Algernon Blackwood, “The Wendigo”

The small screen can deliver big scares; Eric Kripke has been proving that more often than not for two full seasons and a strike-shortened third with Supernatural. That show, in which two brothers drive the unluckiest backroads of the American night while being driven by a family mission that asks too much of them, crashes through The CW’s sugar-and-spice-and-spite like a classic rock power chord. And at least half the episodes of Mick Garris’ Masters of Horror were good unclean fun; sixty minutes without commercials can amount to the functional equivalent of a novelette, if not a novella. When Showtime wasn’t interested in a third season, the MOH auteurist anthology approach lived to affright another day as Fear Itself, eight episodes of which aired this summer before NBC switched to scaring us with flexi-dwarf gymnasts instead. As soon as the opening credits of “Skin and Bones,” the episode shown on the night of Thursday, July 31, revealed that the director du semaine was Larry Fessenden, I began hoping for a particular monster with which Fessenden has worked almost as often as did Scorsese with De Niro. . .the rottenest tooth in a knowing primordial grin, the blackness at the core of the rampaging blizzard.

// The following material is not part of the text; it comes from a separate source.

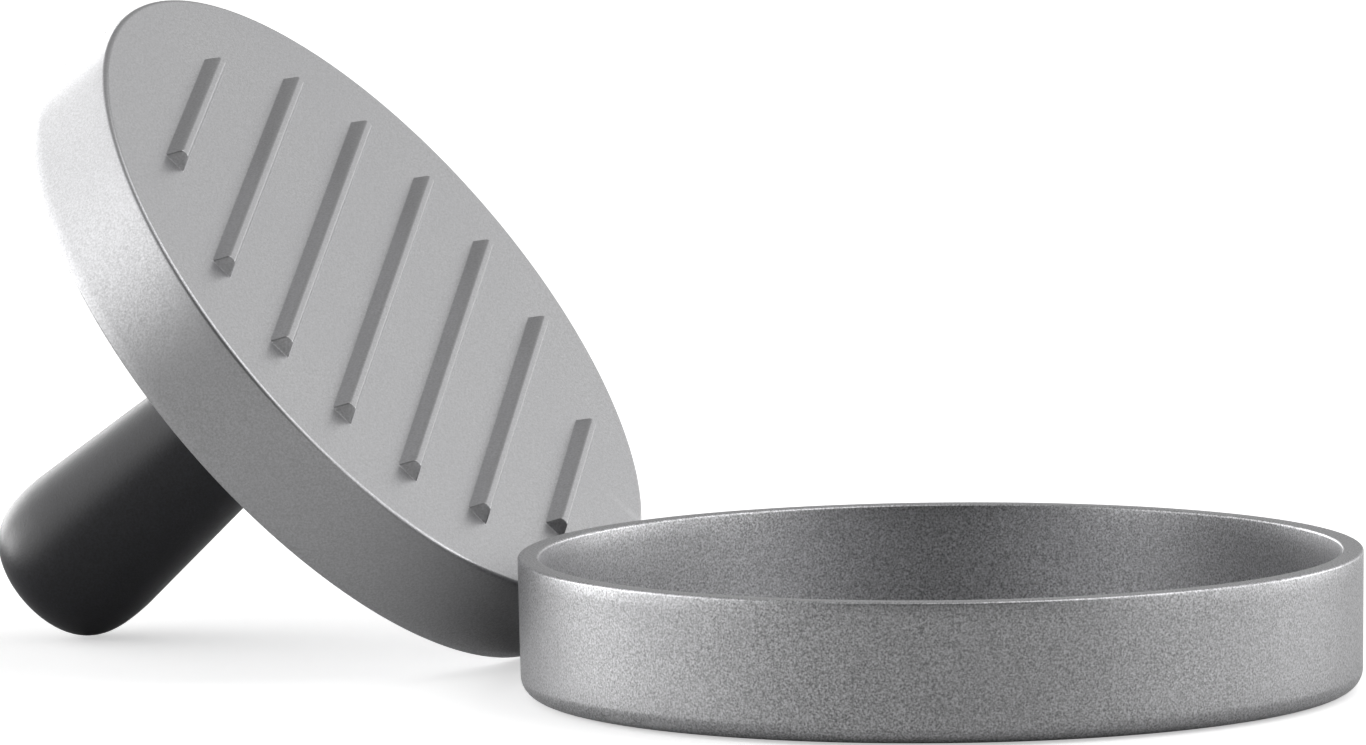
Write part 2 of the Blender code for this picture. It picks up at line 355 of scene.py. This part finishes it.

At the start of “Skin and Bones” (written by Drew McWeeny and Scott Swan. who also scripted one of my favorite Masters of Horror episodes, the John Carpenter-directed “Cigarette Burns”), the ranch-owning but city-dwelling Grady Edlund has been missing for 10 wintry days. He returns as the only surviving member of a party that unwisely elected to ride the high country in the teeth of a storm, and even while indoors, bed-ridden and being cared for by his wife, sons, and brother, reeks of . . .externality, of having come back wrong. If Famine rather redundantly put itself on a starvation diet, the result might look like Grady, who is played by Doug Jones, an actor-turned-human-canvas worthy of the best efforts of a Bernie Wrightson or Gahan Wilson, perhaps even a Goya or Bosch; as Larry Fessenden proudly notes of his “Skin and Bones” work “He is the special effect.”